Love Guide
29, Jul, 2010

Sinful Dalliance

IN its zeal to purify the path of true love, Calvinist Scotland was well ahead of England. By 1576 the Kirk Session of St Andrews was prescribing imprisonment in the church steeple as a punishment for fornicators, with the pillory and head-shaving for those who offended a second time. Eighteen years later Glasgow Kirk Session ordered a day on the stool of repentance plus a day in the pillory for the same offence. Evidently the punishment was too lightly regarded, for by 1605 offenders in the same city were fined heavily, clapped in irons and had a description of their offence inscribed on their foreheads. Perth had a man on the payroll whose duty it was 'to shave the heads of fornicators and fornicatrixes'; other Scots towns shaved, ducked, pilloried or expelled incautious citizens according to taste. Couples intending to marry had to produce a 'cautioner' as surety that they would not cohabit during the obligatory forty days of waiting after the calling of banns. It is difficult to believe that volunteers for this unhappy role were easily found. The Kirk elders, nothing if not thorough, organized their own intelligence network among midwives and accoucheurs, who were bound, under pain of high displeasure, to report all unlawful pregnancies.

Mere suspicion of irregularity excited the elders. If couples were 'seen to converse so familiarly that it is to be feared they are guilty of fornication', that was enough. They were accused, held in custody, and exposed to a form of 'third degree'. If they did not confess, they could be discharged, subject to a promise not to meet except at church or market. If they defied this ban, it would automatically be assumed that they were guilty as suspected. Alternatively, or in addition, the parties might be called on to swear publicly in church that they were innocent. The result of all this was probably to make people more cautious rather than more moral.

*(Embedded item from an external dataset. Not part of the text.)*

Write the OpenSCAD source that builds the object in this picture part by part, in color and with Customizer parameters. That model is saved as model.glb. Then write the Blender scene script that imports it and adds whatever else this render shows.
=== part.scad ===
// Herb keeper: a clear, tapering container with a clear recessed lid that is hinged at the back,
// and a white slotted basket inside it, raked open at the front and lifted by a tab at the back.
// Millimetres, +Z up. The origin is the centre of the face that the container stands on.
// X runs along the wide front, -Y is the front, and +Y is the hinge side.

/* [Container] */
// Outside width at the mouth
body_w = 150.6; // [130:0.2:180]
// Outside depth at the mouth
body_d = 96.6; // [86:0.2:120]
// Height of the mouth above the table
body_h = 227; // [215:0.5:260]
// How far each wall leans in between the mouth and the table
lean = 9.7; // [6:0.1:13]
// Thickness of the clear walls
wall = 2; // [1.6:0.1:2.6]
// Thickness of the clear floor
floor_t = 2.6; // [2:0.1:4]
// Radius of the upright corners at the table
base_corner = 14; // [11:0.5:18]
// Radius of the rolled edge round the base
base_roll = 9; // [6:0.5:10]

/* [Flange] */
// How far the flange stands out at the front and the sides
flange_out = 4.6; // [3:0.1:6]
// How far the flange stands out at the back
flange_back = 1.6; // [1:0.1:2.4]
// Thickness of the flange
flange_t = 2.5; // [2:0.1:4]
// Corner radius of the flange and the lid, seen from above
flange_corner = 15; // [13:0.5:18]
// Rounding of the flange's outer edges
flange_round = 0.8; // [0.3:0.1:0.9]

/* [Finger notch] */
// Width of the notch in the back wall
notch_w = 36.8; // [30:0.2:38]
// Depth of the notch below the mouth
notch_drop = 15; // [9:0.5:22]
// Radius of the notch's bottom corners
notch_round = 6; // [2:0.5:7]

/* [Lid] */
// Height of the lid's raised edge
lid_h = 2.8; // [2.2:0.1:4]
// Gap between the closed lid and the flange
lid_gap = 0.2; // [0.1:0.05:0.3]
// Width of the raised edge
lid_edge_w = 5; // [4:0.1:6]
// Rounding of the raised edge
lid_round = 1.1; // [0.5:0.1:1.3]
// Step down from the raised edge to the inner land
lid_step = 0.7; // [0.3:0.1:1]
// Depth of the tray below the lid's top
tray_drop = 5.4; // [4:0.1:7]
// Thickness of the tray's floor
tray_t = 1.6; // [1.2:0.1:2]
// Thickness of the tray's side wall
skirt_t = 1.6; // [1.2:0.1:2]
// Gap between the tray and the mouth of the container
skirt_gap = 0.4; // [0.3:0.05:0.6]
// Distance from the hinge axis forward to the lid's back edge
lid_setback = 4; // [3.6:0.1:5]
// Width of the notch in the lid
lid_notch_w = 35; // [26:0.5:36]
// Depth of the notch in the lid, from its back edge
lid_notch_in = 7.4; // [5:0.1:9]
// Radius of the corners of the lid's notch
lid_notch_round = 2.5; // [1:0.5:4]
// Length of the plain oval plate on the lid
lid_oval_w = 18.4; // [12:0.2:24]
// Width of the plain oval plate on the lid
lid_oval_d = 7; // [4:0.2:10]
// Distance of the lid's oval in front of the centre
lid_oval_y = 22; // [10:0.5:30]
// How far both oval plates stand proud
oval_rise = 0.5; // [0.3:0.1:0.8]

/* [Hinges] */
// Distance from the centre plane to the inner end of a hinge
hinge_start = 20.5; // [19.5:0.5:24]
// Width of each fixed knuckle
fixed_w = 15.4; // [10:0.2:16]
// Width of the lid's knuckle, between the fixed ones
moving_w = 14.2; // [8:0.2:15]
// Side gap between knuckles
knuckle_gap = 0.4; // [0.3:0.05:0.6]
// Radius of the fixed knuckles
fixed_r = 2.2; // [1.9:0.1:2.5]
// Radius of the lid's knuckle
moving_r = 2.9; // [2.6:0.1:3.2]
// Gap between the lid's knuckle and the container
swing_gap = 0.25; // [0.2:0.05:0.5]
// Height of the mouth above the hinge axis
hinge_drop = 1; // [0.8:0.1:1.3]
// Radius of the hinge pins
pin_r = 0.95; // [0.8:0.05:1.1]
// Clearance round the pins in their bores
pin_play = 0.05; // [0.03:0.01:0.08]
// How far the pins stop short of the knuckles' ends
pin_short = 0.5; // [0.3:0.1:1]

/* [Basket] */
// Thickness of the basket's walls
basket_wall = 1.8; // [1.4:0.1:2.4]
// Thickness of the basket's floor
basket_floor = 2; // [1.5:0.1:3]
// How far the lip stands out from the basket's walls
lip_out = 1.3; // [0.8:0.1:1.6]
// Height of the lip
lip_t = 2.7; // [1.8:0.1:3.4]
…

In England, the Church courts had lost much of their authority under the Tudors, but none of their unpopularity.
In an Act Book of 1584 (The Archdeacon's Court, E. R. Brinkworth) is recorded the case of Elena Stanton, charged with incontinence and scolding in church. Elena had some reason to scold. She told how William Dawson had come to her several times and asked her to marry him, and eventually they had promised each other, in faith and troth, to be husband and wife. As a result she had allowed him privileges, and now suspected herself to be with child. It was a commonplace happening in Merrie England; Elena's mistake was to make a scene about it in church. Henry White was charged with 'running after maidens in the churchyard', which hardly seems a very heinous crime in Shakespeare's day. A woman servant, Milsom Parker, admitted familiarity with a fellow-servant, Michael Garner. Asked who else had enjoyed her favour, she said that she spent two hours alone in the night with a shepherd, Robert Widdows, but denied allowing any impropriety. It would appear that the lady had been bundling-a practice which will be more fully examined later.

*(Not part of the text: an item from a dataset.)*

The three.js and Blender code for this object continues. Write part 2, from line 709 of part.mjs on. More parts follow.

It was left to Archbishop Laud to oil the creaking machinery of the Church courts, to increase the turnover of offenders. He did not spare the rich. County gentlemen, even noblemen, found themselves standing, clad in a white sheet, in their parish churches in full sight of the tenantry whose virgins they had wronged, and in company perhaps with fornicators of low degree. This sort of thing, in the view of the rich, was bad for discipline, and their resentment against Laud was intense. There were dark suspicions, too, that the eagerness of the Church to suppress immorality was inspired by the urgent need to rebuild and repair St Paul's, to which purpose many of the fines were devoted. Piety may have directed the building operations, but profligacy footed the bill.

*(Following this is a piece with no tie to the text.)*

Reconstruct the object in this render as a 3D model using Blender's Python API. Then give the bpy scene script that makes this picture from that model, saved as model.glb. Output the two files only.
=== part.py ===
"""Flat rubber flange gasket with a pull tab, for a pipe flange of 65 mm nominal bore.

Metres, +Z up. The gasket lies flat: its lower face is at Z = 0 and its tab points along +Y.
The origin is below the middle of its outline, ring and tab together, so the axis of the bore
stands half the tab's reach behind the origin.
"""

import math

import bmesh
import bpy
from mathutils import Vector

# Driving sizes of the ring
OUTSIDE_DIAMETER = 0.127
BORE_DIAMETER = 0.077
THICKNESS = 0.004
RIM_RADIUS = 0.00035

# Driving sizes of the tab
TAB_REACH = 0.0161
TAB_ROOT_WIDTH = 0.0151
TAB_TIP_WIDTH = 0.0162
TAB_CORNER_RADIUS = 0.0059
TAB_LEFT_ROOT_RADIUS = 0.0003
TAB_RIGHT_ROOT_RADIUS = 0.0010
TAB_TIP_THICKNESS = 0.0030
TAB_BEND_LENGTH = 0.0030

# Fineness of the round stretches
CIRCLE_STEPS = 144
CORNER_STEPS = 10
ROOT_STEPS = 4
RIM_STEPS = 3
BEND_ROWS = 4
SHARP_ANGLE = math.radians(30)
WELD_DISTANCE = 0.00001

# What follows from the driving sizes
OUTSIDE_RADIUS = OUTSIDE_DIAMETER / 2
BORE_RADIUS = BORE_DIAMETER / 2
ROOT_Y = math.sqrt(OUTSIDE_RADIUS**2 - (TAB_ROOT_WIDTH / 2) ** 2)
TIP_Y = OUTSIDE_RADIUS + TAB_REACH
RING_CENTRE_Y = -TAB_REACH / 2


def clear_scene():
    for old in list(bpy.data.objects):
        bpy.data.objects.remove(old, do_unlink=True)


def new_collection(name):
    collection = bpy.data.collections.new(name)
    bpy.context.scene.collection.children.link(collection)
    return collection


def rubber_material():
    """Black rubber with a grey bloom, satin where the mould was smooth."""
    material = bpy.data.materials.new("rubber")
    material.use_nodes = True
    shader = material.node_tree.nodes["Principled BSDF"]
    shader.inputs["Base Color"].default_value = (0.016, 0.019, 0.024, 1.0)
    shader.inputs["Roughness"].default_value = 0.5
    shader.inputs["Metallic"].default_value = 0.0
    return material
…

The aim of the Puritans was to make immorality an offence against the laws of the State. They did not succeed in doing so until 1650, when the Parliament of Praise-God Barebones took office. For fornication, the punishment was three months' imprisonment, and before being released each party had to promise to be of good behaviour for one year. The penalty for adultery was death.


The bemused man in the street, who had heard so much about immorality that he was growing tired of the subject, quickly recognized the 1650 Act as a major error. In all but a very small number of cases, jurors refused to convict adulterers. Nor was there any enthusiasm for punishing the incontinence of courting couples, though here and there 'swetehartes' were hauled into court and reprimanded for their sins. At Dorchester, in 1656, Alice Hill was found to have been keeping company 'in unseasonable time' with Phillip Bartlett. Unafraid of the bench, she said she would not forsake him unless he forsook her; nevertheless, she was ordered not to see him again without leave. Numerous couples were convicted of walking out on Sundays, and at Dorchester Joseph Foye and his girl were discovered lapping cream in a room by themselves.